Fast bowling is a simple business, as Glenn McGrath has observed. Thinking 'top of off' every ball will send hundreds, thousands, of batsmen moping to the sheds. Having the years of training to perfect that control, the patience and self-belief to find that spot when batsmen are attacking, the fitness to keep at it through pain and heat, and the nerve to do it on the big occasion: that's the hard part.

Australia's bowling at the SCG was a festival celebrating what they have done, better and better, as the past year has gone on. Johnson's bouncer attack was electric on Friday evening, and terrifying at times on Saturday. Siddle and Ryan Harris were barely less intimidating with the throat ball. But the wickets came through the pitched-up incisions of the off stump.

Harris's opening blitz, a first over of the day that brought one wicket that could have been three, provided another demonstration of the wonderful bowler he is. You would have thought Alastair Cook had learnt by now, but here was the Harris-level Sudoku he just can't figure out. Cook has built a career upon leaving the ball early in his innings. Harris, along with Johnson and Siddle, have honeycombed Cook's confidence with masked balls that look like invitations he can safely ignore. Having started employing that plan in England, Harris has brought it to a pitch of perfection in Perth and Sydney. Johnson removed Cook with equally good off-stump balls in Adelaide and Melbourne. And just when Cook has survived them, looking set for big scores in Brisbane and Perth, he has got out to Nathan Lyon. England have been amputated at the neck.


After him, the deluge. Ian Bell should have been out first ball, edging another Harris beauty that was headed for the off stump. James Anderson undertook his nightwatchman duties with great pluck against Johnson's barrage, but was no match for conventional line and length. Kevin Pietersen was a waste of the space that should have been Joe Root's.

Bell studied his forward defence, a batsman with three centuries in the winter but now reduced to rebuilding his game from the foundations, for a painful hour before Siddle joined the fun. England had lost four wickets by drinks, a half-session that had everything except runs. All of the wickets fell to top-of-off deliveries, batsmen so heavily planted on their heels by short balls and the nightmare of the past six weeks that they were incapable of orthodox defence to orthodox balls.

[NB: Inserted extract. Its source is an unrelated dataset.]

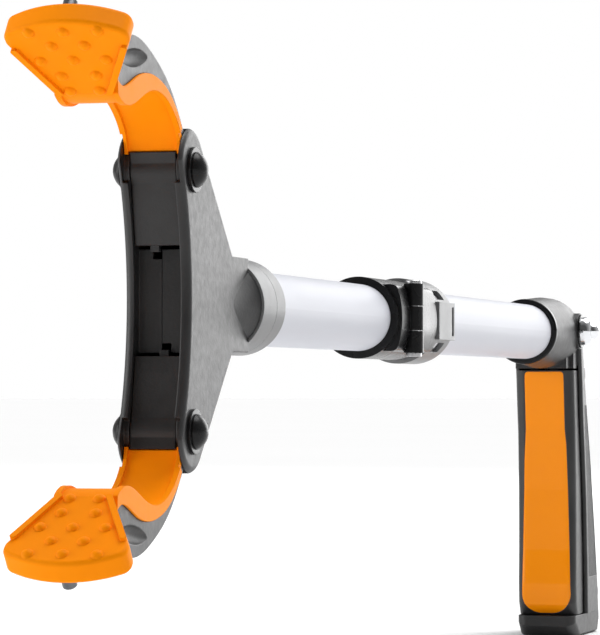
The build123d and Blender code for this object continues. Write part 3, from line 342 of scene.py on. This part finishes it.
def make_camera():
    data = bpy.data.cameras.new("camera")
    data.sensor_width = SENSOR_WIDTH
    data.lens = LENS
    data.clip_end = FAR_CLIP
    camera = bpy.data.objects.new("camera", data)
    bpy.context.scene.collection.objects.link(camera)
    camera.matrix_world = look_from((1.30184, 0.28418, -0.02478), (-0.96516, -0.26078, 0.02138),
                                    (0.02064, 0.00558, 0.99977))
    bpy.context.scene.camera = camera


def area_light(name, at, size, power):
    """A square light, aimed at LIT_POINT."""
    data = bpy.data.lights.new(name, "AREA")
    data.shape = "RECTANGLE"
    data.size = size
    data.size_y = size
    data.energy = power
    light = bpy.data.objects.new(name, data)
    bpy.context.scene.collection.objects.link(light)
    light.matrix_world = look_from(at, LIT_POINT - Vector(at), (0.01, 0, 1))
    light.visible_camera = False


def sun_light(name, direction, strength, angle):
    data = bpy.data.lights.new(name, "SUN")
    data.energy = strength
    data.angle = math.radians(angle)
    light = bpy.data.objects.new(name, data)
    bpy.context.scene.collection.objects.link(light)
    light.matrix_world = look_from((0, 0, 1), direction, (0.01, 0.2, 1))


def make_floor():
    mesh = bpy.data.meshes.new("floor")
    grid = bmesh.new()
    bmesh.ops.create_circle(grid, cap_ends=True, radius=FLOOR_RADIUS,
                            segments=FLOOR_SEGMENTS)
    grid.to_mesh(mesh)
    grid.free()
    floor = bpy.data.objects.new("floor", mesh)
    bpy.context.scene.collection.objects.link(floor)
    floor.location = (0, 0, cad_box[0][2] - FLOOR_GAP)
    paint = Paint("floor", (0.9, 0.9, 0.9), 0.85, specular=0.1)
    paint.vary_colour(paint.noise(0.4, 2.0), (0.88, 0.88, 0.88))
    floor.data.materials.append(paint.material)


def make_world():
    """Soft white light all round, dimmer from in front, and a plain white backdrop."""
    world = bpy.data.worlds.new("studio")
    bpy.context.scene.world = world
    world.use_nodes = True
    tree = world.node_tree
    back = tree.nodes["Background"]
    place = tree.nodes.new("ShaderNodeTexCoord")
    split = tree.nodes.new("ShaderNodeSeparateXYZ")
    tree.links.new(place.outputs["Generated"], split.inputs[0])
    span = tree.nodes.new("ShaderNodeMapRange")
    span.inputs["From Min"].default_value = -0.3
    span.inputs["From Max"].default_value = 0.7
    span.inputs["To Min"].default_value = BEHIND_LIGHT
    span.inputs["To Max"].default_value = FRONT_LIGHT
    tree.links.new(split.outputs["X"], span.inputs["Value"])
    path = tree.nodes.new("ShaderNodeLightPath")
    mix = tree.nodes.new("ShaderNodeMix")
    tree.links.new(path.outputs["Is Camera Ray"], mix.inputs["Factor"])
    tree.links.new(span.outputs["Result"], mix.inputs[2])
    mix.inputs[3].default_value = 1.0
    tree.links.new(mix.outputs[0], back.inputs["Strength"])
    back.inputs["Color"].default_value = (1.0, 1.0, 1.0, 1.0)


make_camera()
make_floor()
make_world()
sun_light("top_light", (0.25, -0.25, -1.0), 2.6, 50)
area_light("rim_light", (-2.7, 0.9, 0.6), 2.2, 52)
area_light("left_light", (0.9, -1.5, 0.3), 1.2, 17)
view = bpy.context.scene.view_settings
view.view_transform = "Standard"
view.look = "None"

It's the bounce that has been the difference, but not just the bounce that necessitates new helmets, such as that which Gary Ballance needed before lunch. Australia's key has been finding the very length, on wickets that have been radically different from each other, that will clip the bails. England's seamers have often found that length too, which is why the series has been dominated by the ball. Australia have won because their front-line bowlers have mastered the geographic diversity of the conditions quicker than England's.

Harris and Johnson have outshone Anderson and Stuart Broad, but the back-up of Siddle, Shane Watson and Lyon have offered no respite. Since Brisbane, England have had no third seamer or spinner to match them.

Stokes again showed why he offers England hope for the future, and Ballance also batted with the benefit of a clear head. Rather than get over-excited by the early collapse and frustrated by the young pair's resistance, Australia settled into their proven containment plan. Lyon extracted enough spin to promise an interesting fourth innings. England's middle order was not blown away but worn down.

How much this Australian bowling success is owed to Craig McDermott is a matter for conjecture. Certainly the plans were beginning to work in England. When McDermott returned to the fold, he brought the psychological nous that he gave the bowlers two seasons ago when, against India, they also looked like the best attack in world cricket. There is no doubting that McDermott, like Darren Lehmann, is a figure as reassuring as he is substantial as he patrols the boundary. You would like to have him on your side.

Bowler-dominated cricket is action-packed, and this wicket has challenged batsmen in a completely different way from those in the previous Test matches. Thoughts are turning to how the Australian order will score enough runs in South African conditions. What is enough? More than the opponent. If Australia's bowlers keep flicking that off bail, their batsmen will be chasing molehills, not mountains.